Kabar Rektorat : Inovasi program humas menyapa masyarakat kampus kali ini edisi hari Ahad 15 Oktober 2017, mengajak kita untuk lebih mengenal sosok pejuang tangguh dibalik layar berkibarnya bendera UIN Mataram. Kali ini bidikan kamera humas menangkap moment spesial tak terduga tanpa disengaja apalagi rekayasa.  Ada baiknya kita kenal lebih dekat dengan bapak Baharuddin yang akrab dipanggil pak Bahar.
Pak Bahar sebagai PNS sudah lama bekerja mengabdikan dirinya di kampus ini, mengawali karirnya beliau dulu adalah seorang tukang kebun dan kebersihan kampus dengan status tenaga kerja lepas atau istilah sekarang tenaga honorer yang berenghasilan pas pasan, pas butuh sesuatu, kebetulan juga pas belum gajian, atau pas mau gajian eh.. pas juga waktunya bayar hutang, begitulah terus bergulir mengalir kalau menggunakan prinsip pas pasan. Tapi pak bahar adalah termsuk sosok yang sangat bersahaja, sopan santun dan kalem membuatnya merasa nyaman berinteraksi dan berkomunikasi dengan tanpa banyak bicara.

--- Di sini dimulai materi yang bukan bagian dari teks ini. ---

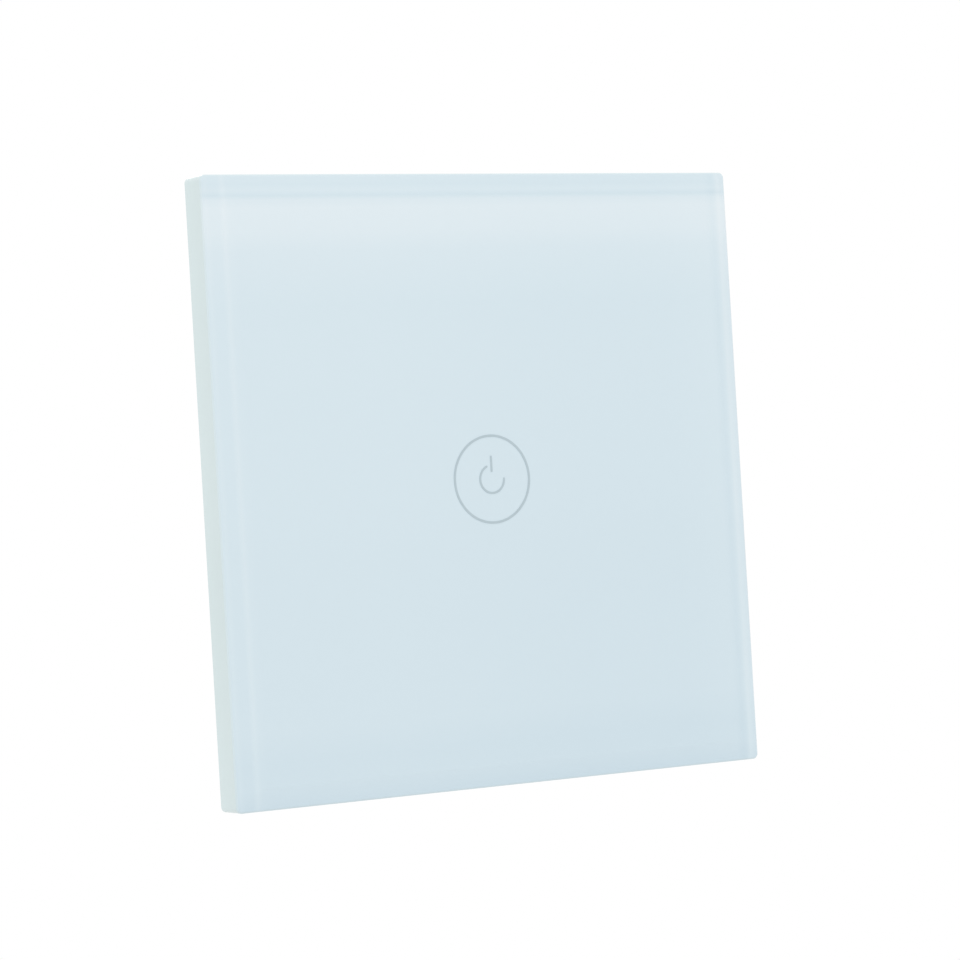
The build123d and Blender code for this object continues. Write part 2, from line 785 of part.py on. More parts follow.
# Clamp screws and rising cages, one of each for every way
clamp_seat = pocket_rear - clamp_ledge - clamp_seat_gap
for number, x in enumerate(way_places, start=1):
    with BuildPart() as terminal_screw:
        with BuildSketch(layer(clamp_seat - clamp_head_high)):
            with Locations((x, clamp_z)):
                Circle(clamp_head_radius)
        extrude(amount=clamp_head_high)
        chamfer(terminal_screw.edges().filter_by(GeomType.CIRCLE).sort_by(Axis.Y)[-1], length=chip_bevel)
        with BuildSketch(layer(clamp_seat)):
            with Locations((x, clamp_z)):
                Circle(clamp_shank_radius)
        extrude(amount=bar_rear - bar_gap / 2 - clamp_seat)
        with BuildSketch(layer(clamp_seat - clamp_head_high)):
            with Locations((x, clamp_z)):
                Rectangle(2 * clamp_head_radius + overrun, recess_width)
        extrude(amount=recess_deep, mode=Mode.SUBTRACT)
    terminal_screw.part.label = f"terminal_screw_{number}"
    export_step(terminal_screw.part, f"parts/terminal_screw_{number}.step")

    with BuildPart() as terminal_cage:
        with BuildSketch(layer(cage_rear)):
            with Locations((x, clamp_z)):
                Rectangle(cage_width, cage_length)
        extrude(amount=cage_tall)
        with BuildSketch(layer(cage_rear + cage_wall)):
            with Locations((x, clamp_z)):
                Rectangle(cage_width - 2 * cage_wall, cage_length + overrun)
        extrude(amount=cage_inside, mode=Mode.SUBTRACT)
        with BuildSketch(layer(cage_rear)):
            with Locations((x, clamp_z)):
                Circle(clamp_shank_radius + thread_room)
        extrude(amount=cage_wall, mode=Mode.SUBTRACT)
    terminal_cage.part.label = f"terminal_cage_{number}"
    export_step(terminal_cage.part, f"parts/terminal_cage_{number}.step")

# Relay: cover and base
with BuildPart() as relay_cover:
    with BuildSketch(layer(board_front)):
        with Locations((left_column, relay_z)):
            RectangleRounded(relay_width, relay_high, relay_corner)
    extrude(amount=relay_tall)
    chamfer(relay_cover.faces().sort_by(Axis.Y)[0].edges(), length=relay_corner / 2)
    with BuildSketch(layer(board_front)):
        with Locations((left_column, relay_z)):
            Rectangle(relay_width - 2 * relay_shell, relay_high - 2 * relay_shell)
    extrude(amount=relay_tall - relay_shell, mode=Mode.SUBTRACT)
relay_cover.part.label = "relay_cover"
export_step(relay_cover.part, "parts/relay_cover.step")

base_width = relay_width - 2 * (relay_shell + relay_room)
base_high = relay_high - 2 * (relay_shell + relay_room)
with BuildPart() as relay_base:
    with BuildSketch(layer(board_front)):
        with Locations((left_column, relay_z)):
            Rectangle(base_width, base_high)
    extrude(amount=relay_base_thick)
relay_base.part.label = "relay_base"
export_step(relay_base.part, "parts/relay_base.step")

# Relay magnet: yoke, bobbin, winding and core
base_top = board_front + relay_base_thick
foot_top_level = base_top + iron_thick
pole_foot = foot_top_level + coil_length
pole_top = pole_foot + pole_high
iron_back = pole_top + iron_gap
yoke_left = left_column - base_width / 2 + relay_room
coil_x = yoke_left + iron_thick + coil_shift / 2 + coil_radius
hinge_x = yoke_left + iron_thick / 2
hinge_level = iron_back - hinge_gap
print(f"relay hinge: x {hinge_x:.4f}, y {-hinge_level:.4f}, z {relay_z:.4f}")
with BuildPart() as relay_yoke:
    with BuildSketch(layer(base_top)):
        with Locations(((yoke_left + coil_x + core_radius) / 2, relay_z)):
            Rectangle(coil_x + core_radius - yoke_left, iron_width)
    extrude(amount=iron_thick)
    with BuildSketch(layer(base_top)):
        with Locations((hinge_x, relay_z)):
            Rectangle(iron_thick, iron_width)
    extrude(amount=hinge_level - base_top)
relay_yoke.part.label = "relay_yoke"
export_step(relay_yoke.part, "parts/relay_yoke.step")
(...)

Adalah menjadi satu kebiasaan baik yang pantas ditiru oleh siapapun dari pak bahar adalah beliau selalu datang lebih awal, meski jarak tempuh rumahnya menuju kampus adalah puluhan kilo meter, dia harus berangkat habis subuh dari rumahnya di Lombok tengah menuju kampus satu di Jl. Pendidikan No 35 Mataram dengan mengendarai motor supra X125 setiap hari yang dipacu dengan kecepatan rata-rata antara 20 – 40 km/jam.  Dia akan tiba secara on time pukul 06.30 sudah berada di depan mesin pinjer print yang juga sekaligus menjadi tempat ruang kerjanya sejak dua tahun lalu ditugaskan sebagai piket kepala biro Usman Ebba yang pada bulan Juli kemaren pensiun.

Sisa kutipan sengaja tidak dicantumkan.